One of the most discussed topics leading up to the tournament was the introduction of a video assistant referee (VAR), and whether it would help or hurt the game. Sampson saw VARs as a significant improvement, allowing for the video referee to help make the correct decision in match-changing situations. However, VARs were only applicable in four scenarios: goals, penalty kicks, red cards and mistaken identity cases. This applicability raises the question of what the next step for VARs is.

MN: There are only four scenarios in which VAR applied. Do you believe that VAR should be expanded?

SS: I think it is something that is going to be looked at over the next couple of years. I think the natural evolution of VAR will be to allow each head coach at least one opportunity to inform the fourth official that they would like to have VAR used, much like what is used in the NFL when they throw out the red flag and allow for a video review. On an experimental basis, they might evolve to allowing the coach from each team one opportunity during a 90-minute game to request a video review.

Many fans were also surprised by the 2018 World Cup’s lack of traditional powerhouse nations, such as the Netherlands, Chile and Italy. For Americans, the biggest talking point was the U.S.’ absence from the tournament, as the last World Cup the U.S. did not qualify for was in 1986. In an October 2017 interview with Mustang News, Sampson expressed his disappointment and gave further insight on how U.S. soccer can prevent this from happening again.

MN: In an earlier interview with Mustang News, you suggested a need to change the system itself with a focus on youth player development. What other areas do you think the U.S. can improve on?

SS: I think [the U.S.] have to identify the special players at ages 13, 14 and 15. They have to put them in environments that are of the highest level of coaching, the highest level of competition and training environments. We have to put those individuals in environments where they’re being tested week-in and week-out with the highest level of competition. We have to encourage our very best players to do just that: play for the best clubs in the best leagues in the world and not worry about whether or not those players are playing in [Major League Soccer].

Despite the absence of the U.S., Sampson spoke highly of the 2018 World Cup and its legacy. Sampson pointed out that any country had an opportunity to win the World Cup, since country size matters less when compared to a team’s coach-player relationships. This emphasis, Sampson said, will make the 2026 World Cup, to be hosted in Canada, the U.S. and Mexico, more exciting when the tournament expands to 48 teams.

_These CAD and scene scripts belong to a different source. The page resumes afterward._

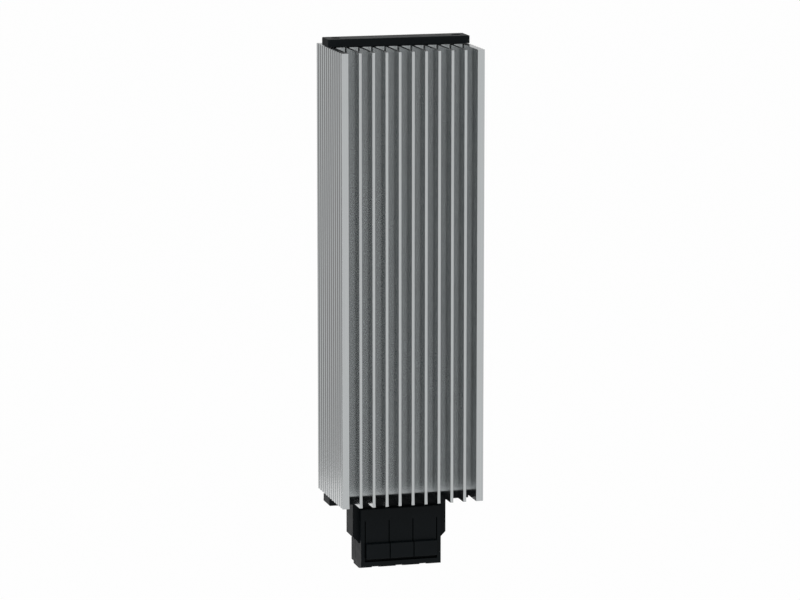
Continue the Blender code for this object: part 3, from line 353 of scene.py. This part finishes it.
def softbox(name, place, aim, size, energy):
    """A large square lamp turned toward a point."""
    lamp = bpy.data.lights.new(name, "AREA")
    lamp.shape = "RECTANGLE"
    lamp.size, lamp.size_y = size
    lamp.energy = energy
    item = bpy.data.objects.new(name, lamp)
    item.location = place
    item.rotation_euler = (Vector(aim) - Vector(place)).to_track_quat("-Z", "Y").to_euler()
    bpy.context.scene.collection.objects.link(item)


pale_floor()
pale_world()
grey_panel("left_panel", [(-1.6, -0.4, -0.29), (0.0, 0.99, -0.29), (0.0, 0.99, 0.6), (-1.6, -0.4, 0.6)],
           LEFT_PANEL_STRENGTH)
grey_panel("rear_panel", [(-1.2, 1.2, 0.1), (1.2, 1.2, 0.1), (1.2, 1.2, 0.9), (-1.2, 1.2, 0.9)],
           REAR_PANEL_STRENGTH)
softbox("key", (-0.5, -1.1, 0.9), (0.0, 0.0, 0.05), (0.9, 0.7), KEY_WATTS)
softbox("side", (-1.2, 0.1, -0.05), (0.0, 0.0, -0.05), (0.7, 0.7), SIDE_WATTS)


# Camera

AZIMUTH = math.radians(-15.4042)
ELEVATION = math.radians(10.2002)
ROLL = math.radians(0.0117)
DISTANCE = 1.8415176
TARGET = Vector((-0.0066101, -0.0478, -0.0089459))
FOCAL_PX = 3879.4461
FRAME_PX = 800.0

back = Vector((math.sin(AZIMUTH) * math.cos(ELEVATION), -math.cos(AZIMUTH) * math.cos(ELEVATION),
               math.sin(ELEVATION)))
level = Vector((math.cos(AZIMUTH), math.sin(AZIMUTH), 0.0))
upward = back.cross(level)
right = level * math.cos(ROLL) + upward * math.sin(ROLL)
upward = upward * math.cos(ROLL) - level * math.sin(ROLL)
lens = bpy.data.cameras.new("camera")
lens.sensor_width = 36.0
lens.lens = FOCAL_PX * 36.0 / FRAME_PX
lens.clip_start = 0.05
lens.clip_end = 50.0
camera = bpy.data.objects.new("camera", lens)
place = TARGET + back * DISTANCE
camera.matrix_world = Matrix((
    (right.x, upward.x, back.x, place.x),
    (right.y, upward.y, back.y, place.y),
    (right.z, upward.z, back.z, place.z),
    (0.0, 0.0, 0.0, 1.0)))
bpy.context.scene.collection.objects.link(camera)
bpy.context.scene.camera = camera

bpy.context.scene.view_settings.view_transform = "Standard"
bpy.context.scene.cycles.max_bounces = 32
bpy.context.scene.cycles.glossy_bounces = 32
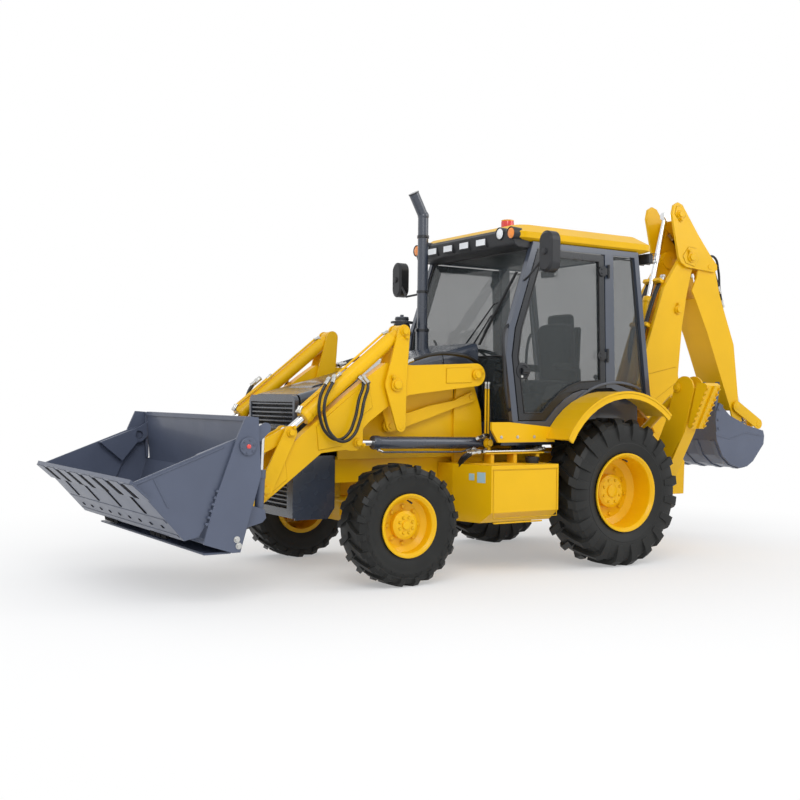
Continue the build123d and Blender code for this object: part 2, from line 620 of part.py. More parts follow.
def side_mirror(y, z):
    """Mirror head on its bent arm beside the front pillar, for the left side."""
    face = Plane(origin=(MIRROR_X - 42, 0, 0), x_dir=(0, 1, 0), z_dir=(1, 0, 0))
    head = extrude(face * hull([(y, z + 88, 82), (y, z - 88, 82)]), amount=84, dir=(1, 0, 0))
    pillar = (905, CAB_HALF + 8, 2440)
    elbow = (960, y - 190, z - 180)
    back = (MIRROR_X + 30, y - 60, z - 60)
    arm = tube(pillar, elbow, 10) + tube(elbow, back, 10) + Pos(*elbow) * Sphere(11)
    return head + arm


def mirrors():
    """Left and right mirror."""
    return [side_mirror(*MIRRORS[0]), mirror(side_mirror(*MIRRORS[1]), about=Plane.XZ)]


DOOR_HANDLE = (905.0, 1674.0)


def pane(points, y_low, y_high):
    """Flat side window."""
    return plate(points, y_low, y_high)


def sloped_pane(top, low, half, thickness=GLASS_T):
    """Window across the cab between two (x, z) lines, leaning as they do."""
    return plate(band([top, low], thickness), -half, half)


def cab_glass():
    """Windscreen, lower front pane, rear quarter windows and rear window."""
    lean = [(990, 1246), (1070, 1800), (1038, 2044), (809, 2715)]
    screen = plate(band(lean, GLASS_T), -CAB_HALF + 65, CAB_HALF - 65)
    quarter = [(-524, 1496), (-152, 1588), (-112, 2718), (-362, 2718)]
    side = pane(quarter, CAB_HALF - 30, CAB_HALF - 24)
    back = sloped_pane((-395, 2722), (-565, 1484), CAB_HALF - 65)
    return [screen, side, mirror(side, about=Plane.XZ), back]


def door():
    """Left door: a ring frame with its window cut, bar handle and hinge plates."""
    y_low = CAB_HALF - DOOR_T
    leaf = plate(DOOR_OUTLINE, y_low, CAB_HALF) - plate(DOOR_WINDOW, y_low - 1, CAB_HALF + 1)
    leaf += disc(DOOR_HANDLE, 72, y_low, CAB_HALF)
    leaf += box(DOOR_HANDLE[0] - 50, DOOR_HANDLE[0] + 25, CAB_HALF - 5, CAB_HALF + 28, 1650, 1700)
    # hinge barrels on straps
    for z in (1831, 2575):
        leaf += box(DOOR_HINGE_X, 60, CAB_HALF + 5, CAB_HALF + 15, z - 30, z + 30)
        leaf += box(20, 60, CAB_HALF - 5, CAB_HALF + 7, z - 30, z + 30)
        leaf += post(DOOR_HINGE_X, CAB_HALF + DOOR_HINGE_OUT, 12, z - 60, z + 60)
    return leaf


def door_glass():
    """Window of the left door, set in its frame."""
    return pane(DOOR_WINDOW, CAB_HALF - 20, CAB_HALF - 14) - disc(DOOR_HANDLE, 72, 700, CAB_HALF)


def seat():
    """Operator's seat on its pedestal."""
    cushion = box(-170, 330, -240, 240, 1480, 1600)
    backrest = plate([(-170, 1560), (-60, 1560), (-130, 2180), (-230, 2180)], -235, 235)
    pedestal = box(-80, 240, -160, 160, CAB_FLOOR + 25, 1480)
    return [cushion + backrest + pedestal]


def controls():
    """Steering column with its wheel, front console, and the digger's lever stand."""
    console = plate([(760, CAB_FLOOR + 25), (960, CAB_FLOOR + 25), (960, 1560), (840, 1640), (760, 1500)],
                    -200, 200)
    column = tube((800, 0, 1500), (640, 0, 1780), 35)
    axis = Plane(origin=(640, 0, 1780), z_dir=(-0.5, 0, 0.87))
    wheel = axis * (Pos(0, 0, 0) * Torus(185, 16)) + axis * Cylinder(45, 30)
    for angle in (0, 120, 240):
        wheel += axis * Rot(0, 0, angle) * Pos(95, 0, 0) * Box(190, 22, 12)
    stand = box(-520, -440, -420, 420, CAB_FLOOR + 25, 1460)
    body = console + column + wheel
    levers = stand
    for y in (-330, -200, 200, 330):
        levers += tube((-460, y, 1450), (-440, y, 1640), 10) + Pos(-438, y, 1655) * Sphere(24)
    return [body, levers]


# ================================================================== loader
def loader_arms():
    """Two box arms joined by a cross tube in front of the nose."""
    outline = [(1296, 1731), (1930, 1700), (2100, 1712), (2180, 1712), (2330, 1610), (2571, 1432),
               (2832, 1222), (2985, 1098), (3265, 812), (3480, 668), (3520, 603), (3470, 530), (3400, 530),
               (3322, 577), (2750, 1010), (2540, 1030), (2500, 1022), (2480, 1022), (2440, 1022),
               (2385, 1060), (2385, 1190), (2330, 1245), (2163, 1363), (1957, 1461), (1296, 1541)]
    arm = plate(outline, ARM_Y - ARM_HALF, ARM_Y + ARM_HALF)
    for place, radius in ((ARM_PIVOT, 95), (BUCKET_PIVOT, 88), (TIP_PIVOT, 66)):
        arm += disc(place, radius, ARM_Y - ARM_HALF, ARM_Y + ARM_HALF)
    slot = [(2360, 1142), (2480, 1142), (2560, 1095), (2560, 1000), (2360, 1000)]
    arm -= plate(slot, ARM_Y - 32, ARM_Y + 32)
    arm -= disc(ARM_PIVOT, 34 + PIN_GAP, ARM_Y - 60, ARM_Y + 60)
    arm -= disc(TIP_PIVOT, 28 + PIN_GAP, ARM_Y - 60, ARM_Y + 60)
    arm -= disc(BUCKET_PIVOT, 30 + PIN_GAP, ARM_Y - 60, ARM_Y + 60)
    # heads of the lift cylinder's pin, outside the gusset
    for y_low in (ARM_Y - ARM_HALF - 8, ARM_Y + ARM_HALF):
        arm += disc(LIFT_EYE, 34, y_low, y_low + 8)
    # hub that the level levers ride on
    arm += disc(LEVER_HUB, 44, ARM_Y - CHEEK_OUT - 10, ARM_Y + CHEEK_OUT + 10)
    cross = tube((3045, -ARM_Y + ARM_HALF - 1, 870), (3045, ARM_Y - ARM_HALF + 1, 870), 50)
    return [both(arm) + cross]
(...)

Even while covering the best teams in the world, Sampson noted that he still remembered the Cal Poly community and the Central Coast.

MN: You have represented Cal Poly as a commentator at the largest sporting event in the world.  What does it personally mean to take a piece of Cal Poly and San Luis Obispo with you to Russia?

SS: I was very proud to be a Cal Poly coach and to state that on the air. I made comments about the Central Coast and how beautiful it is and what a great institution Cal Poly is and how thankful I am that the people of the Central Coast support Cal Poly in all of its sports and in particular the men’s soccer team. I said on air how proud I was to be working here, having coached at the highest levels in the world.

This opportunity allowed Sampson to promote Cal Poly and bring in promising talent while also giving him a chance to promote some of his players in an effort to have them play at the professional and international levels.

“There’s a rich tradition of players that have played here and have gone on and done great things at the professional level. The next step is to get Cal Poly players representing our country and other countries,” Sampson said. “I would love to be a part of that process.”

Correction: Andres Cantor was mistakenly identified as Nico Cantor in a photo with Steve Sampson.